_Exercise_. Write each record again exactly as it stands.

_ _ _ _ _

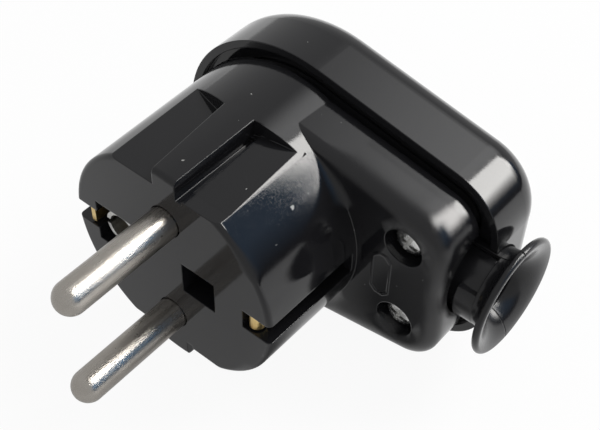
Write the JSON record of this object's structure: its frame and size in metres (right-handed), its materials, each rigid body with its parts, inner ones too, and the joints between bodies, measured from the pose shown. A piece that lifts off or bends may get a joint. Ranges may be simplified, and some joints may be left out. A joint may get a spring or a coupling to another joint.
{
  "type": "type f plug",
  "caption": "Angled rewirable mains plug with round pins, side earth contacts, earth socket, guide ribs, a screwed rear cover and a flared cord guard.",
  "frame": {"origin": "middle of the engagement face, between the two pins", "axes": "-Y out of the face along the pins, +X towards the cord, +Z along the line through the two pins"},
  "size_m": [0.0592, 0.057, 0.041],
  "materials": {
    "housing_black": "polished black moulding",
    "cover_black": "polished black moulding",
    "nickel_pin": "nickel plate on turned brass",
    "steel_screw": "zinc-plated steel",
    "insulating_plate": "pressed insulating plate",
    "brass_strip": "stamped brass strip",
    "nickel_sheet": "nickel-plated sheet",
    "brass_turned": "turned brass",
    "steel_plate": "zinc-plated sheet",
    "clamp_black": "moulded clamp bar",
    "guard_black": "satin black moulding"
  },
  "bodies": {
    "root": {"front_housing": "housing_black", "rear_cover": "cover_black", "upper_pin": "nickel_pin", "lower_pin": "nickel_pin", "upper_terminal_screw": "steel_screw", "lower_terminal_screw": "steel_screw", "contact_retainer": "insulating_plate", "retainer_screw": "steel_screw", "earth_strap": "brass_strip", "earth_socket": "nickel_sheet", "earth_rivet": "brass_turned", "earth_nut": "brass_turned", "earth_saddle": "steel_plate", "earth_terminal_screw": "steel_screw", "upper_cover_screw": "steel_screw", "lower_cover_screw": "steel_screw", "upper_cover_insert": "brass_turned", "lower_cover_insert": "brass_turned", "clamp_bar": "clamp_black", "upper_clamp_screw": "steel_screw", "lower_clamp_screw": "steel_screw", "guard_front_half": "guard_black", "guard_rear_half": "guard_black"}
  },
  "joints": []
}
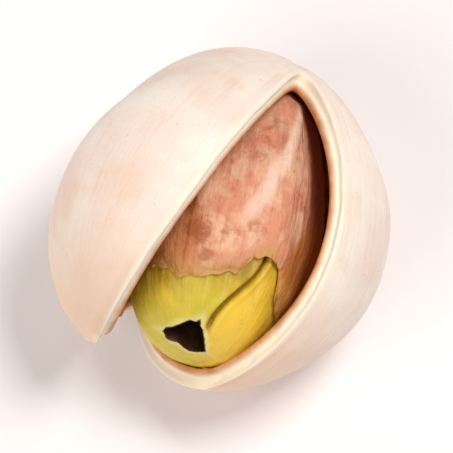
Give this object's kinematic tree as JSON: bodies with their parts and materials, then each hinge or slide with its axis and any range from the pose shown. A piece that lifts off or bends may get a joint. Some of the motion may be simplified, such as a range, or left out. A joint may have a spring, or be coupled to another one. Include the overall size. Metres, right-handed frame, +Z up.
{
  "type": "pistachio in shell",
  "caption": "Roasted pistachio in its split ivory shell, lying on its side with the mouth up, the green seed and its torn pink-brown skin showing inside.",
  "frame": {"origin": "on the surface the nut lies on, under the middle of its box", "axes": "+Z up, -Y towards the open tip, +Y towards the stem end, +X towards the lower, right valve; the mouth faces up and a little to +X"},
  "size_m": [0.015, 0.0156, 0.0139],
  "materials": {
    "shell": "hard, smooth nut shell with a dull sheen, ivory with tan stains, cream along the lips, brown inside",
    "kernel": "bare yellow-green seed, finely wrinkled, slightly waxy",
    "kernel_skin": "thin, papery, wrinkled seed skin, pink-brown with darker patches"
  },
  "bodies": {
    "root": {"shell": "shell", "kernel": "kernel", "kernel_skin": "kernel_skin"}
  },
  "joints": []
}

_ _ _ _ _

_Exercise result_.
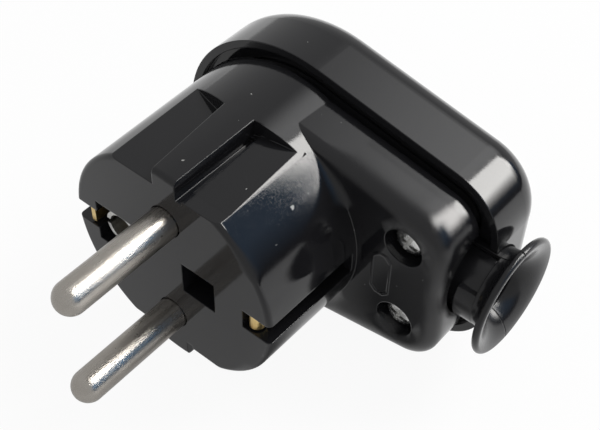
Write the JSON record of this object's structure: its frame and size in metres (right-handed), its materials, each rigid body with its parts, inner ones too, and the joints between bodies, measured from the pose shown. A piece that lifts off or bends may get a joint. Ranges may be simplified, and some joints may be left out. A joint may get a spring or a coupling to another joint.
{
  "type": "type f plug",
  "caption": "Angled rewirable mains plug with round pins, side earth contacts, earth socket, guide ribs, a screwed rear cover and a flared cord guard.",
  "frame": {"origin": "middle of the engagement face, between the two pins", "axes": "-Y out of the face along the pins, +X towards the cord, +Z along the line through the two pins"},
  "size_m": [0.0592, 0.057, 0.041],
  "materials": {
    "housing_black": "polished black moulding",
    "cover_black": "polished black moulding",
    "nickel_pin": "nickel plate on turned brass",
    "steel_screw": "zinc-plated steel",
    "insulating_plate": "pressed insulating plate",
    "brass_strip": "stamped brass strip",
    "nickel_sheet": "nickel-plated sheet",
    "brass_turned": "turned brass",
    "steel_plate": "zinc-plated sheet",
    "clamp_black": "moulded clamp bar",
    "guard_black": "satin black moulding"
  },
  "bodies": {
    "root": {"front_housing": "housing_black", "rear_cover": "cover_black", "upper_pin": "nickel_pin", "lower_pin": "nickel_pin", "upper_terminal_screw": "steel_screw", "lower_terminal_screw": "steel_screw", "contact_retainer": "insulating_plate", "retainer_screw": "steel_screw", "earth_strap": "brass_strip", "earth_socket": "nickel_sheet", "earth_rivet": "brass_turned", "earth_nut": "brass_turned", "earth_saddle": "steel_plate", "earth_terminal_screw": "steel_screw", "upper_cover_screw": "steel_screw", "lower_cover_screw": "steel_screw", "upper_cover_insert": "brass_turned", "lower_cover_insert": "brass_turned", "clamp_bar": "clamp_black", "upper_clamp_screw": "steel_screw", "lower_clamp_screw": "steel_screw", "guard_front_half": "guard_black", "guard_rear_half": "guard_black"}
  },
  "joints": []
}
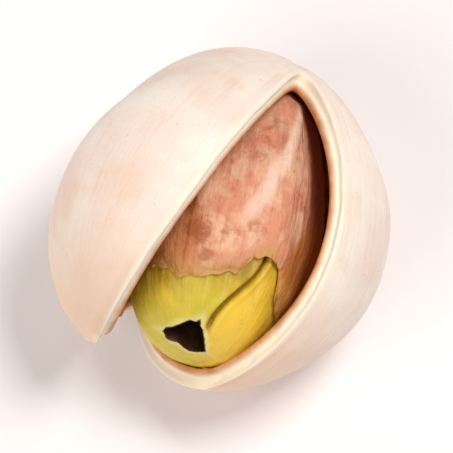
Give this object's kinematic tree as JSON: bodies with their parts and materials, then each hinge or slide with its axis and any range from the pose shown. A piece that lifts off or bends may get a joint. Some of the motion may be simplified, such as a range, or left out. A joint may have a spring, or be coupled to another one. Include the overall size. Metres, right-handed frame, +Z up.
{
  "type": "pistachio in shell",
  "caption": "Roasted pistachio in its split ivory shell, lying on its side with the mouth up, the green seed and its torn pink-brown skin showing inside.",
  "frame": {"origin": "on the surface the nut lies on, under the middle of its box", "axes": "+Z up, -Y towards the open tip, +Y towards the stem end, +X towards the lower, right valve; the mouth faces up and a little to +X"},
  "size_m": [0.015, 0.0156, 0.0139],
  "materials": {
    "shell": "hard, smooth nut shell with a dull sheen, ivory with tan stains, cream along the lips, brown inside",
    "kernel": "bare yellow-green seed, finely wrinkled, slightly waxy",
    "kernel_skin": "thin, papery, wrinkled seed skin, pink-brown with darker patches"
  },
  "bodies": {
    "root": {"shell": "shell", "kernel": "kernel", "kernel_skin": "kernel_skin"}
  },
  "joints": []
}